START COLLECTED DATA

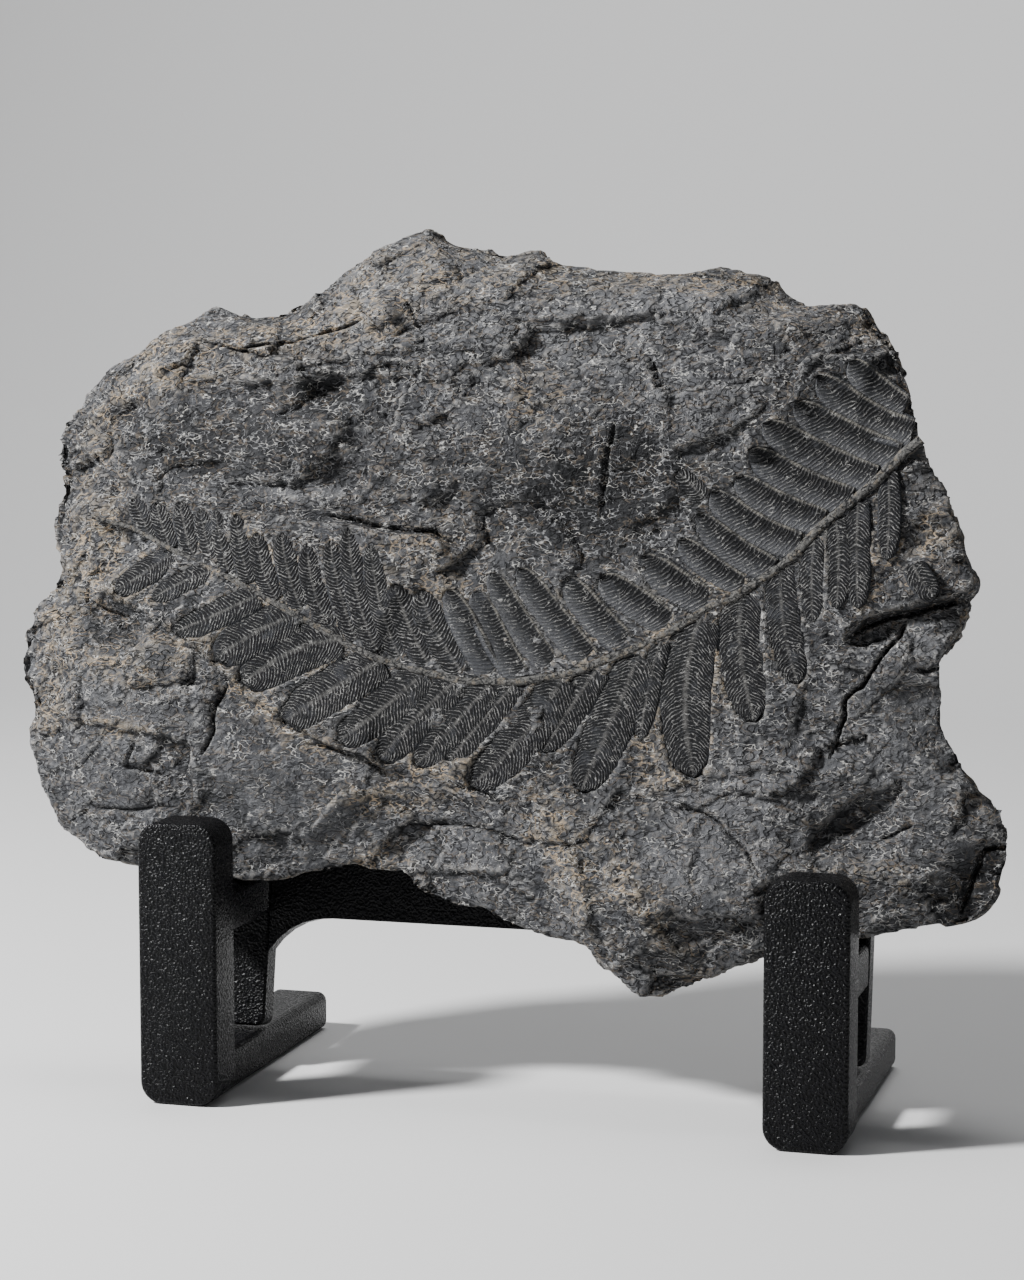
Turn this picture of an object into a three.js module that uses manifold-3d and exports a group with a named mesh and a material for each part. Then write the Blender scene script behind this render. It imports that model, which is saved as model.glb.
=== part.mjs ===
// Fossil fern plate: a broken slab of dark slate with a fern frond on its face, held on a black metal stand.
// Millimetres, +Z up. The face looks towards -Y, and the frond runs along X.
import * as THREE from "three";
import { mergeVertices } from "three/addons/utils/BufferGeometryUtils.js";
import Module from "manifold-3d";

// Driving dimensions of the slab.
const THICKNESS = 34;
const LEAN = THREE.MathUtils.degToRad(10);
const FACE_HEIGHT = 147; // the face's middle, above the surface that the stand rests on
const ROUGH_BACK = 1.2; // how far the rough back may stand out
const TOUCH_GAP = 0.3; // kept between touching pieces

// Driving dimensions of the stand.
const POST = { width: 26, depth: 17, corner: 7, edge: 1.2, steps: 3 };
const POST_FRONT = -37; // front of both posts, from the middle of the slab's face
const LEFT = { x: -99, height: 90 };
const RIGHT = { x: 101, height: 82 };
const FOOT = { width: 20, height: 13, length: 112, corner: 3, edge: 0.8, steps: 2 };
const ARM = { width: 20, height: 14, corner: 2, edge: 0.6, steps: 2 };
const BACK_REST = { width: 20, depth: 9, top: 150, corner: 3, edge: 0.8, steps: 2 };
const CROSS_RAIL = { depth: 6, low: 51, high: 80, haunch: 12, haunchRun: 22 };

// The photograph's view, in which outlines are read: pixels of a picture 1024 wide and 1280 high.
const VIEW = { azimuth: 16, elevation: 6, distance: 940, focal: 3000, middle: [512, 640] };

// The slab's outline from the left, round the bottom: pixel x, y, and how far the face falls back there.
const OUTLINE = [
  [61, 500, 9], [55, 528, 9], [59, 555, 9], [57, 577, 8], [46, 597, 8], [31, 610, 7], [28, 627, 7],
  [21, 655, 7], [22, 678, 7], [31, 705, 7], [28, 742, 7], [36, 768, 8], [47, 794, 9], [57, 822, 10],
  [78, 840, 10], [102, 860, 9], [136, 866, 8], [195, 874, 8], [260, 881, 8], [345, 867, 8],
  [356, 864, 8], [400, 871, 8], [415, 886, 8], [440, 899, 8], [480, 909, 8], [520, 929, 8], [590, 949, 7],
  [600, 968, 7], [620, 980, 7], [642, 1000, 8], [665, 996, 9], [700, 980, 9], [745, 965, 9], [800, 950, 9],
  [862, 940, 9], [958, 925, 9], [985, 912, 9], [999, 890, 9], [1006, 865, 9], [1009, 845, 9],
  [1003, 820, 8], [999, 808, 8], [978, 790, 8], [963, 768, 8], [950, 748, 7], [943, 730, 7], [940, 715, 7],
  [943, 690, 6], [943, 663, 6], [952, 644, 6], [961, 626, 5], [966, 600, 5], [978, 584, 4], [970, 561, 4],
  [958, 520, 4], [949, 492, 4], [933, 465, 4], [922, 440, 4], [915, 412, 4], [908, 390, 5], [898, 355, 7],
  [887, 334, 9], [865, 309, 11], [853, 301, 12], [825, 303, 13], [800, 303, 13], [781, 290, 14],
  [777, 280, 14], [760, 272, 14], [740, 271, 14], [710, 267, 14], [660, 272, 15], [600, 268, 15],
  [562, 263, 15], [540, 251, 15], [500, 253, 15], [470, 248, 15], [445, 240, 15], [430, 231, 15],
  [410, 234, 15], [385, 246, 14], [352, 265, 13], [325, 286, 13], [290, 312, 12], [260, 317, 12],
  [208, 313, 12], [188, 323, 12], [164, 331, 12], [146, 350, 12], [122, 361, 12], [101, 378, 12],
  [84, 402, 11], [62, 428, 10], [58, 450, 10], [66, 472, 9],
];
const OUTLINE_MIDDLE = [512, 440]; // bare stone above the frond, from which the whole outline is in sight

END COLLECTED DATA

WHAT THE EXERCISE ASKS: Give the listing above again, word for word.

ANSWER FOR THE TASK:
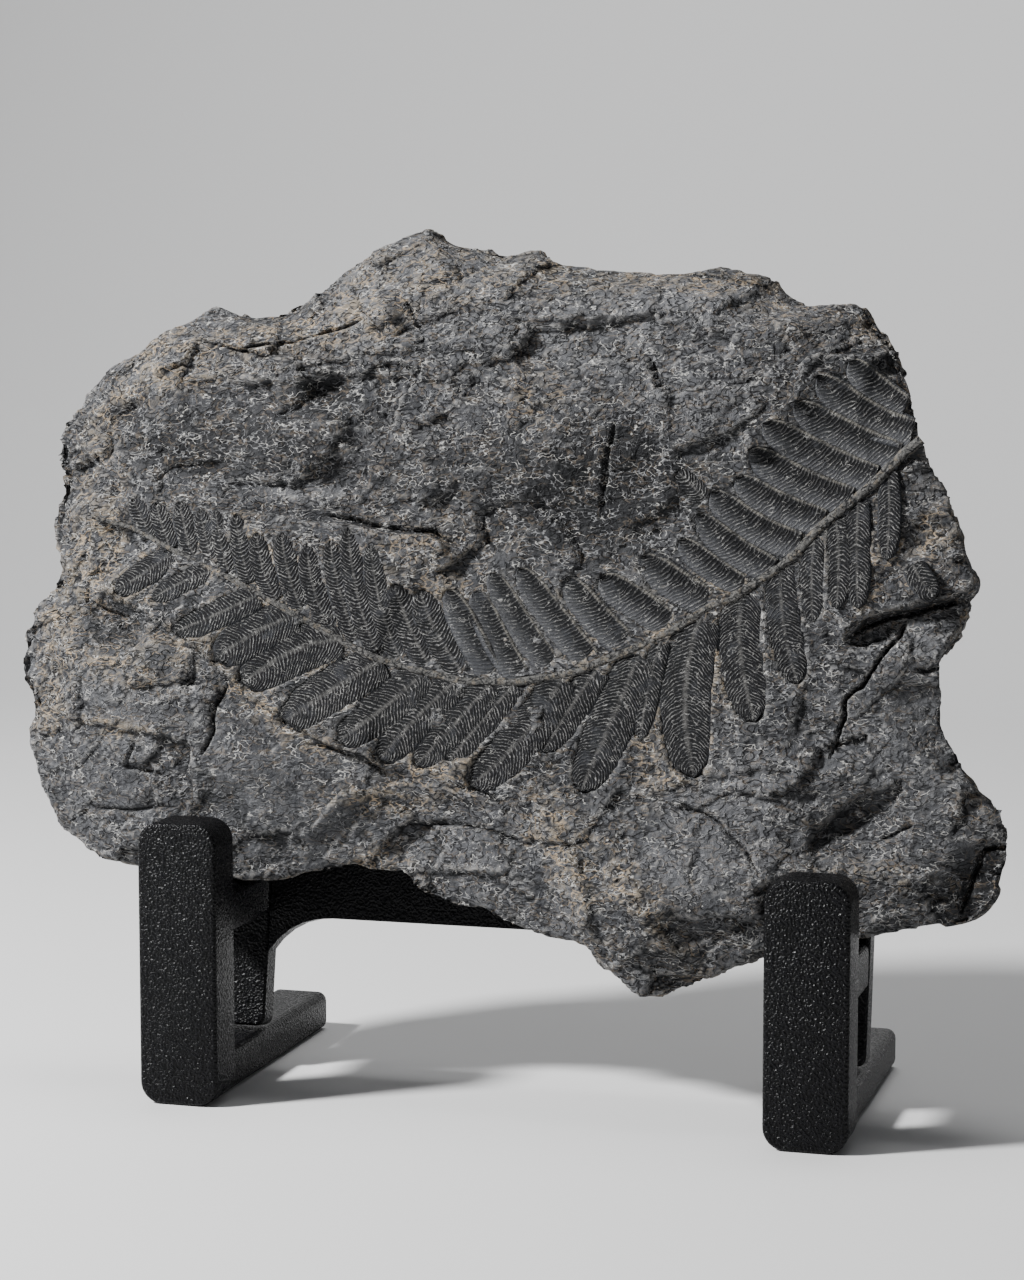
Turn this picture of an object into a three.js module that uses manifold-3d and exports a group with a named mesh and a material for each part. Then write the Blender scene script behind this render. It imports that model, which is saved as model.glb.
=== part.mjs ===
// Fossil fern plate: a broken slab of dark slate with a fern frond on its face, held on a black metal stand.
// Millimetres, +Z up. The face looks towards -Y, and the frond runs along X.
import * as THREE from "three";
import { mergeVertices } from "three/addons/utils/BufferGeometryUtils.js";
import Module from "manifold-3d";

// Driving dimensions of the slab.
const THICKNESS = 34;
const LEAN = THREE.MathUtils.degToRad(10);
const FACE_HEIGHT = 147; // the face's middle, above the surface that the stand rests on
const ROUGH_BACK = 1.2; // how far the rough back may stand out
const TOUCH_GAP = 0.3; // kept between touching pieces

// Driving dimensions of the stand.
const POST = { width: 26, depth: 17, corner: 7, edge: 1.2, steps: 3 };
const POST_FRONT = -37; // front of both posts, from the middle of the slab's face
const LEFT = { x: -99, height: 90 };
const RIGHT = { x: 101, height: 82 };
const FOOT = { width: 20, height: 13, length: 112, corner: 3, edge: 0.8, steps: 2 };
const ARM = { width: 20, height: 14, corner: 2, edge: 0.6, steps: 2 };
const BACK_REST = { width: 20, depth: 9, top: 150, corner: 3, edge: 0.8, steps: 2 };
const CROSS_RAIL = { depth: 6, low: 51, high: 80, haunch: 12, haunchRun: 22 };

// The photograph's view, in which outlines are read: pixels of a picture 1024 wide and 1280 high.
const VIEW = { azimuth: 16, elevation: 6, distance: 940, focal: 3000, middle: [512, 640] };

// The slab's outline from the left, round the bottom: pixel x, y, and how far the face falls back there.
const OUTLINE = [
  [61, 500, 9], [55, 528, 9], [59, 555, 9], [57, 577, 8], [46, 597, 8], [31, 610, 7], [28, 627, 7],
  [21, 655, 7], [22, 678, 7], [31, 705, 7], [28, 742, 7], [36, 768, 8], [47, 794, 9], [57, 822, 10],
  [78, 840, 10], [102, 860, 9], [136, 866, 8], [195, 874, 8], [260, 881, 8], [345, 867, 8],
  [356, 864, 8], [400, 871, 8], [415, 886, 8], [440, 899, 8], [480, 909, 8], [520, 929, 8], [590, 949, 7],
  [600, 968, 7], [620, 980, 7], [642, 1000, 8], [665, 996, 9], [700, 980, 9], [745, 965, 9], [800, 950, 9],
  [862, 940, 9], [958, 925, 9], [985, 912, 9], [999, 890, 9], [1006, 865, 9], [1009, 845, 9],
  [1003, 820, 8], [999, 808, 8], [978, 790, 8], [963, 768, 8], [950, 748, 7], [943, 730, 7], [940, 715, 7],
  [943, 690, 6], [943, 663, 6], [952, 644, 6], [961, 626, 5], [966, 600, 5], [978, 584, 4], [970, 561, 4],
  [958, 520, 4], [949, 492, 4], [933, 465, 4], [922, 440, 4], [915, 412, 4], [908, 390, 5], [898, 355, 7],
  [887, 334, 9], [865, 309, 11], [853, 301, 12], [825, 303, 13], [800, 303, 13], [781, 290, 14],
  [777, 280, 14], [760, 272, 14], [740, 271, 14], [710, 267, 14], [660, 272, 15], [600, 268, 15],
  [562, 263, 15], [540, 251, 15], [500, 253, 15], [470, 248, 15], [445, 240, 15], [430, 231, 15],
  [410, 234, 15], [385, 246, 14], [352, 265, 13], [325, 286, 13], [290, 312, 12], [260, 317, 12],
  [208, 313, 12], [188, 323, 12], [164, 331, 12], [146, 350, 12], [122, 361, 12], [101, 378, 12],
  [84, 402, 11], [62, 428, 10], [58, 450, 10], [66, 472, 9],
];
const OUTLINE_MIDDLE = [512, 440]; // bare stone above the frond, from which the whole outline is in sight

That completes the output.